**Records supplied**

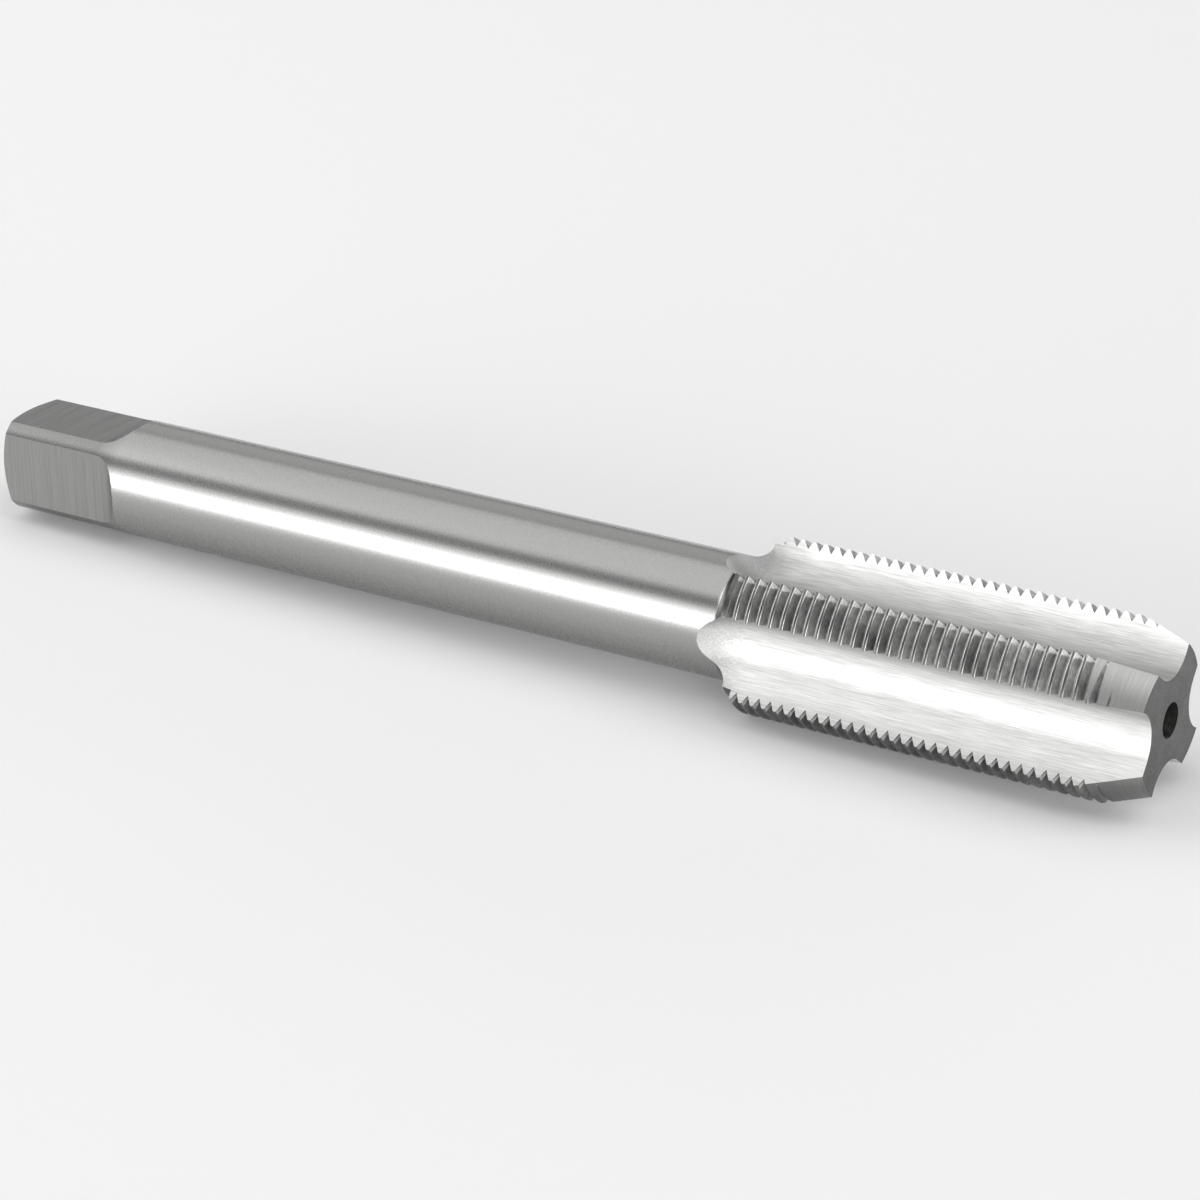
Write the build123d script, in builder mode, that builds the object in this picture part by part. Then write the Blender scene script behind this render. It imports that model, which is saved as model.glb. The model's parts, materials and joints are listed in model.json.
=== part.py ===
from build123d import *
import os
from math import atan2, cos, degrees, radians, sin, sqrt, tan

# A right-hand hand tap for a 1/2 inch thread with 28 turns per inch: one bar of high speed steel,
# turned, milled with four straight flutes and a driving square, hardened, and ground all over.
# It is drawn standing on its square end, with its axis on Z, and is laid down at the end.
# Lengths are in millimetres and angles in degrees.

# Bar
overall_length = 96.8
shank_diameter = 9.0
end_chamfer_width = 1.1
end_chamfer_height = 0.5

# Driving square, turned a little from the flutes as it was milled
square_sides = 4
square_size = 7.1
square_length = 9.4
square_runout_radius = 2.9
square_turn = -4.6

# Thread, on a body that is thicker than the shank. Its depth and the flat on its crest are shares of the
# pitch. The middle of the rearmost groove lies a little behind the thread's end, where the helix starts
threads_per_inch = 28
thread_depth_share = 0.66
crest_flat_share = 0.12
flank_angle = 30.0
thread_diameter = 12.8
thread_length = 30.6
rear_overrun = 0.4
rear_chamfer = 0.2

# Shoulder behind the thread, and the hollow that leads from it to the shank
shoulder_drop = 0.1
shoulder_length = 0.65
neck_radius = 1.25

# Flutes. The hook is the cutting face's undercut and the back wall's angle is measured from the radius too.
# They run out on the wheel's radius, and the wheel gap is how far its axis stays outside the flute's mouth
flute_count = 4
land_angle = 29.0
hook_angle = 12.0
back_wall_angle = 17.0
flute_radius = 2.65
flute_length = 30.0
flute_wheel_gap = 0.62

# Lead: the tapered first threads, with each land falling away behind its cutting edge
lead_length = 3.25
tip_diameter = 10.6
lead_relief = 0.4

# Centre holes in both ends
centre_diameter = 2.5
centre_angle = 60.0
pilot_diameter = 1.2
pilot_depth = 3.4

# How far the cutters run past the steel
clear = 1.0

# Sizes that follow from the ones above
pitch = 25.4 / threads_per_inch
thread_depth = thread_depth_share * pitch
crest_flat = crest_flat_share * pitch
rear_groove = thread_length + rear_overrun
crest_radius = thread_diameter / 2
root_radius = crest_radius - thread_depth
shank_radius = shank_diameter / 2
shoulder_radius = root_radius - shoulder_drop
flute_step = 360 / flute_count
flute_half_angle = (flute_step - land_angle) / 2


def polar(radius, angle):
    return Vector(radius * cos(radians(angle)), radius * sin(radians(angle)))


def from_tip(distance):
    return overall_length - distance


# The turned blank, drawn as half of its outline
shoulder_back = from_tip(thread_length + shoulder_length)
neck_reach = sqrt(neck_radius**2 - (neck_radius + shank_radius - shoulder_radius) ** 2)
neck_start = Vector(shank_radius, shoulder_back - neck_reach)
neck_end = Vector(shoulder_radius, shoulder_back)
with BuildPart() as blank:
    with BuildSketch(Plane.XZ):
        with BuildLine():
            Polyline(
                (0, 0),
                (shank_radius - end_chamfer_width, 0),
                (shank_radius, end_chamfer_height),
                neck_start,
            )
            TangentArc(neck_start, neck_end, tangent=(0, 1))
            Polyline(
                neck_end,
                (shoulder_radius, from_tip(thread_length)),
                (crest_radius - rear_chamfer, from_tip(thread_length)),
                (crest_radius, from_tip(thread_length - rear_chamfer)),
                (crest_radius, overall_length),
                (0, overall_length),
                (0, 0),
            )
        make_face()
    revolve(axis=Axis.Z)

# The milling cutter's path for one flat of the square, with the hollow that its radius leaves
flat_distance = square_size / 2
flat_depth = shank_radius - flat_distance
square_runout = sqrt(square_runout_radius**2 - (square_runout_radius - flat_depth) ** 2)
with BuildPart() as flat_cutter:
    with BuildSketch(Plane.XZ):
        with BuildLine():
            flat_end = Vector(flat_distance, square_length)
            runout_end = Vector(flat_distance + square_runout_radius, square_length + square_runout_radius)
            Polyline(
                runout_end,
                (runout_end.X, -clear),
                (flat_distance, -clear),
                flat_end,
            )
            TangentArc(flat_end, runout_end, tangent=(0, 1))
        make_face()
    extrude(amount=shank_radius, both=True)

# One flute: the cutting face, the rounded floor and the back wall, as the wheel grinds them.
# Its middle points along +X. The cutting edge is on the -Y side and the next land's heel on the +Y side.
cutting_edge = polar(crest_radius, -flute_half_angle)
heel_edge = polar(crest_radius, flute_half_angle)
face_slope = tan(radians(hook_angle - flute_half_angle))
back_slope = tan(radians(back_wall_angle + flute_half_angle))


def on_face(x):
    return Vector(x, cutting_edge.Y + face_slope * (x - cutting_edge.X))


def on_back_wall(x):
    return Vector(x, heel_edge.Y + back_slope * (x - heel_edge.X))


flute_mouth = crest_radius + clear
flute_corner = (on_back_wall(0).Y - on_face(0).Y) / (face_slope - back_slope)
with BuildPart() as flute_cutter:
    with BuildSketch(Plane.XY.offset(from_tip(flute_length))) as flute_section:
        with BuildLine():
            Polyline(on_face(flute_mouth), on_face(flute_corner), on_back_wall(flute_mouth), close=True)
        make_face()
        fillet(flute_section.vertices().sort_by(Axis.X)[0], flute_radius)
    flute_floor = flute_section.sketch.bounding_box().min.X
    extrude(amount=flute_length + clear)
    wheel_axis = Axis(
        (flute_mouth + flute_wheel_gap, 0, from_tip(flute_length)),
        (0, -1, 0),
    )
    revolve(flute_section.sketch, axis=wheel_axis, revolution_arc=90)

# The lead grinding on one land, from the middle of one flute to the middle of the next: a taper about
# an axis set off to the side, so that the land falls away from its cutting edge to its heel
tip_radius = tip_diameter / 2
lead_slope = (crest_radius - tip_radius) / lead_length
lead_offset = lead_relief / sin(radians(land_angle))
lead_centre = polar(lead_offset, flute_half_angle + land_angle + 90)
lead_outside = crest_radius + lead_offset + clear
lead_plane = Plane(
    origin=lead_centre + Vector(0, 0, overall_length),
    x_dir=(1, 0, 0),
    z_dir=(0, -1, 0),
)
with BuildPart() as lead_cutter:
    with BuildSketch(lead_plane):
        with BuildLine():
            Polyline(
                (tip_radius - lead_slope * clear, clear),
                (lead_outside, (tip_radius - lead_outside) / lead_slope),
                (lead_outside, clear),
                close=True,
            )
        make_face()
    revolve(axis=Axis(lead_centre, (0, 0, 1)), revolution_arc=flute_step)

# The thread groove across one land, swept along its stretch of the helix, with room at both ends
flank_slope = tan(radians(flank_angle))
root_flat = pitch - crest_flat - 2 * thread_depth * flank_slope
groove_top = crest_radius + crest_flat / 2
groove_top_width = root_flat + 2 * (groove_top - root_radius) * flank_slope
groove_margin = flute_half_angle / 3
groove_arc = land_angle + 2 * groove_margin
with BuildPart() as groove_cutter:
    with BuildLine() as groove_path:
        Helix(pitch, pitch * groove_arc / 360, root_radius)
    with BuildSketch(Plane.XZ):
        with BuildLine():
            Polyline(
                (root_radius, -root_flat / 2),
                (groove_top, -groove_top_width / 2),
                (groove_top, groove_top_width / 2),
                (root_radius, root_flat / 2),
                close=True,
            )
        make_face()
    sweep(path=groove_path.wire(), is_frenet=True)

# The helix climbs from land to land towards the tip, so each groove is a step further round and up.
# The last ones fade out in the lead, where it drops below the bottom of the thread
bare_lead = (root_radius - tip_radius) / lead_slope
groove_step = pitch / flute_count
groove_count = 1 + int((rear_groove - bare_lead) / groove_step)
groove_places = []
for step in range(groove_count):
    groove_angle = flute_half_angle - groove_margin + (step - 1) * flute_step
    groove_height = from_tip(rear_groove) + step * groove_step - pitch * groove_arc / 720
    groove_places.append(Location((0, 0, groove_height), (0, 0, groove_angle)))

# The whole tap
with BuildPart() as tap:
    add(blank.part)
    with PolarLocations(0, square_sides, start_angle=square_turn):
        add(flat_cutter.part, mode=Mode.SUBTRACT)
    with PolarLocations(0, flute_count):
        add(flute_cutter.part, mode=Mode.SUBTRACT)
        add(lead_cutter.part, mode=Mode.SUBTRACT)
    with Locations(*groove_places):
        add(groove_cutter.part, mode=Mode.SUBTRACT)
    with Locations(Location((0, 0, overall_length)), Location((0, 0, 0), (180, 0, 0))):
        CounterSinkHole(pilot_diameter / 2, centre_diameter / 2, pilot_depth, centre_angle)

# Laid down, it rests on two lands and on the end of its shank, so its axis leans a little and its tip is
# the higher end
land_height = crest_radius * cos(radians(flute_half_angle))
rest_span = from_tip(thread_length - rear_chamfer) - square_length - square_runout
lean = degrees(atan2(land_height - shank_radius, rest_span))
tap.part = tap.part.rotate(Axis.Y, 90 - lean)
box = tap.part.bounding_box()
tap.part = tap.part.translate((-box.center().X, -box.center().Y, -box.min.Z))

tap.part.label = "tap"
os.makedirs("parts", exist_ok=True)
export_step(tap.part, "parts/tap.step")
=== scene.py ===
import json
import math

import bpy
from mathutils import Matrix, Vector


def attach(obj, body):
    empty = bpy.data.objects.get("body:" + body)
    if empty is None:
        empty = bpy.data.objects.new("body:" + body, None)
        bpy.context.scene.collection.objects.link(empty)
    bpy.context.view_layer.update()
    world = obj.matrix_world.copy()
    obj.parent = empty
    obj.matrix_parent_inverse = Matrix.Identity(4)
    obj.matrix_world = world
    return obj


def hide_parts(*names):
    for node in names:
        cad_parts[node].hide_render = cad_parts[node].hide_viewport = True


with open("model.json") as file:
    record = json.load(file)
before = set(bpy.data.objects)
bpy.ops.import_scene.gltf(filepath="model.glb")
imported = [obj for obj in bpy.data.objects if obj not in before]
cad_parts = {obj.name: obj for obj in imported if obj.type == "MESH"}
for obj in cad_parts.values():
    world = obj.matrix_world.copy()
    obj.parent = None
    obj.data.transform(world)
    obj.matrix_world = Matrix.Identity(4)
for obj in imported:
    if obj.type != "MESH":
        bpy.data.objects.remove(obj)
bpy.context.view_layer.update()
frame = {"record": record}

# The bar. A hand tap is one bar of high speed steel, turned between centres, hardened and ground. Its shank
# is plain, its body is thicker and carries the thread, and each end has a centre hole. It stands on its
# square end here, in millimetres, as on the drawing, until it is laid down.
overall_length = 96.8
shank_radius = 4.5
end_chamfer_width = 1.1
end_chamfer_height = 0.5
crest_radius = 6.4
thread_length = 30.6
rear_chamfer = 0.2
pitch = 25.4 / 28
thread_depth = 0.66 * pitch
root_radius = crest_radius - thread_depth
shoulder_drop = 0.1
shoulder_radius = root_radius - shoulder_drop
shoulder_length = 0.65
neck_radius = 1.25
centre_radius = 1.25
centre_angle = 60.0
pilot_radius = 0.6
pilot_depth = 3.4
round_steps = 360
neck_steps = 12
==
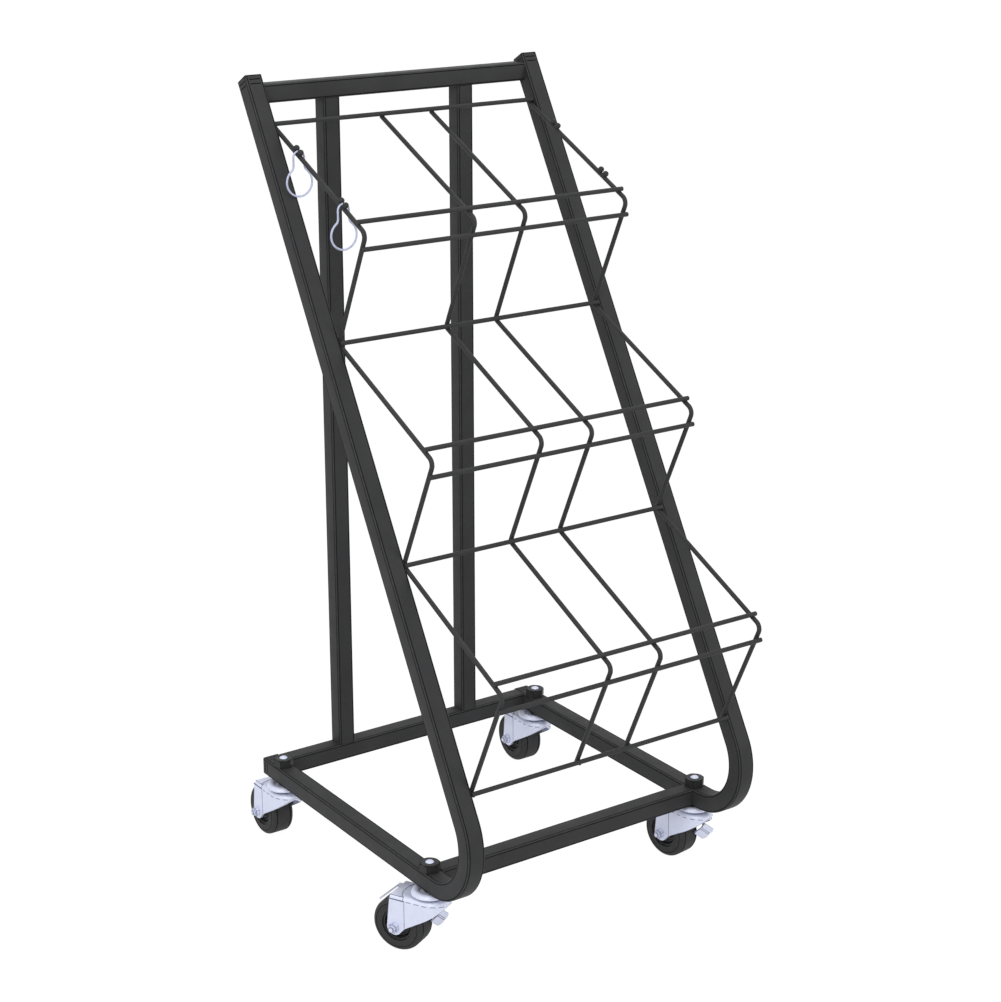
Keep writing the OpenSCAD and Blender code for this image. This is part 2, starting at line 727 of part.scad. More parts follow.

**Objective**
In the listing above, find the line with "imported = [obj" and the line with "neck_steps = 12", then print exactly those two lines and every line between them, and nothing more.

**Written answer**
imported = [obj for obj in bpy.data.objects if obj not in before]
cad_parts = {obj.name: obj for obj in imported if obj.type == "MESH"}
for obj in cad_parts.values():
    world = obj.matrix_world.copy()
    obj.parent = None
    obj.data.transform(world)
    obj.matrix_world = Matrix.Identity(4)
for obj in imported:
    if obj.type != "MESH":
        bpy.data.objects.remove(obj)
bpy.context.view_layer.update()
frame = {"record": record}

# The bar. A hand tap is one bar of high speed steel, turned between centres, hardened and ground. Its shank
# is plain, its body is thicker and carries the thread, and each end has a centre hole. It stands on its
# square end here, in millimetres, as on the drawing, until it is laid down.
overall_length = 96.8
shank_radius = 4.5
end_chamfer_width = 1.1
end_chamfer_height = 0.5
crest_radius = 6.4
thread_length = 30.6
rear_chamfer = 0.2
pitch = 25.4 / 28
thread_depth = 0.66 * pitch
root_radius = crest_radius - thread_depth
shoulder_drop = 0.1
shoulder_radius = root_radius - shoulder_drop
shoulder_length = 0.65
neck_radius = 1.25
centre_radius = 1.25
centre_angle = 60.0
pilot_radius = 0.6
pilot_depth = 3.4
round_steps = 360
neck_steps = 12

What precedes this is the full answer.